News from Serbia:
A Serbian Orthodox bishop who has been barred from Montenegro on suspicion of aiding war crimes fugitives pitched a tent at the border on Tuesday and said he was going on hunger strike in protest.
The United Nations tribunal in The Hague has put Bishop Filaret on a list of people suspected of helping four ethnic Serb suspects from the Yugoslav wars of the 1990s evade justice.
…When Filaret tried to enter the country again on Tuesday morning, he was stopped by some 20 policemen. He returned at noon, pitched a tent on no-man’s land, complete with a power generator, and put up a banner saying “Hunger Strike Day 1”.
“I will stay here until my requests are fulfilled, or until my life ends,” Filaret said, sitting on a wicker armchair at the Rance crossing, a few metres from the Montenegrin border sign.
Filaret wants to enter the country as part of his diocese is there; without his presence, he fears that the rival Montenegrin Orthodox Church and Jehovah’s Witnesses will make headway. Filaret has been dogged by allegations of helping war-criminals for several years – he argues (a) that he’s innocent and (b) that it wouldn’t matter if he were guilty. As he explained in 2003:
“I will file a suit before the international court against them (the European Union). I did not provide shelter to anyone, and they should prove when Radovan Karadzic and Ratko Mladic were at my place,” he told Bosnian Serb news agency SRNA.
“I would have been happy to host them and help them, because they are brave sons of the Serb nation, whom I love and respect,” Bishop Filaret, whose secular name is Jelenko Micevic, added.
A recent BBC Monitoring report has further details:
Bishop Filaret is remembered…for welcoming Vojislav Seselj in Mileseva Monastery in the past and for giving his blessing to Tomislav Nikolic [deputy chairman of the Serbian Radical Party – SRS] to win an election. There were many who reproached the bishop of Mileseva for openly supporting Milosevic in the run-up to the elections of the year 2000, of which he repented at the SPC Congress and begged forgiveness from all those whom his statements had offended or saddened.

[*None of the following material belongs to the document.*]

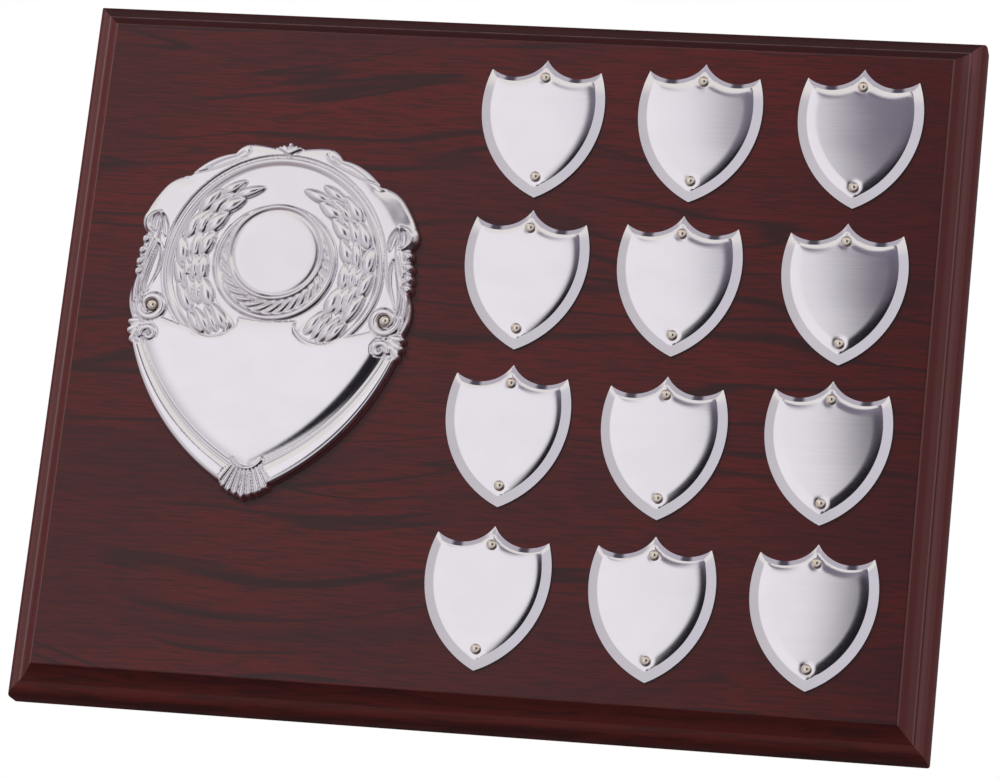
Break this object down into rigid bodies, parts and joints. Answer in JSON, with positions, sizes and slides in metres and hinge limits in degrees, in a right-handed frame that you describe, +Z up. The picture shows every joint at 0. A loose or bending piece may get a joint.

Selelj is currently at the Hague awaiting trial, and he has asked for Filaret to be allowed to come to him to administer communion. Selelj founded the Serbian Radical Party, and he has enjoyed links with Jean-Marie Le Pen. Critics allege that Filaret’s rise to the episcopate was due to his political connections:
Until early July (1999) Filaret was a low ranking priest in a Belgrade church in Zemun municipality. The Serbian Radical Party of Vojislav Seselj, coalition partners with Milosevic, hold power in Zemun. Then out of the blue Filaret was appointed an episcope (Bishop?) of Milesevo at a ceremony attended by Patriarch Pavle and, very unusually, by high- ranking state officials. The presence of government figures at the ceremony was interpreted as a sure sign the regime was working to strenghten its influence in the Church.
Since has appointment, Filaret has “advocated” on behalf of the Milosevic regime in the state controlled media, praising the present authorities for their good government.
In the early nineties, Filaret was something of a media star pushing his extreme Serbian nationalist views. On one occasion he appeared on television holding a skull in his hands, which he claimed belonged to the Serbian child killed by Croats. He also liked to pose for photographers in his priestly attire, but sporting a rifle.
Filaret also has a good line in sarcasm (at least, we hope it’s sarcasm). Back to that BBC report:
When they asked him where the most wanted fugitive war crimes indictees were hiding, the bishop of Mileseva replied that “Karadzic was most probably in Iraq and he believed that Mladic was with [Osama] Bin Ladin, keeping himself fit to defend Kosovo, God willing.”
The current stand-off with Montenegro may take some time to be resolved: reports describe the bishop as “portly”.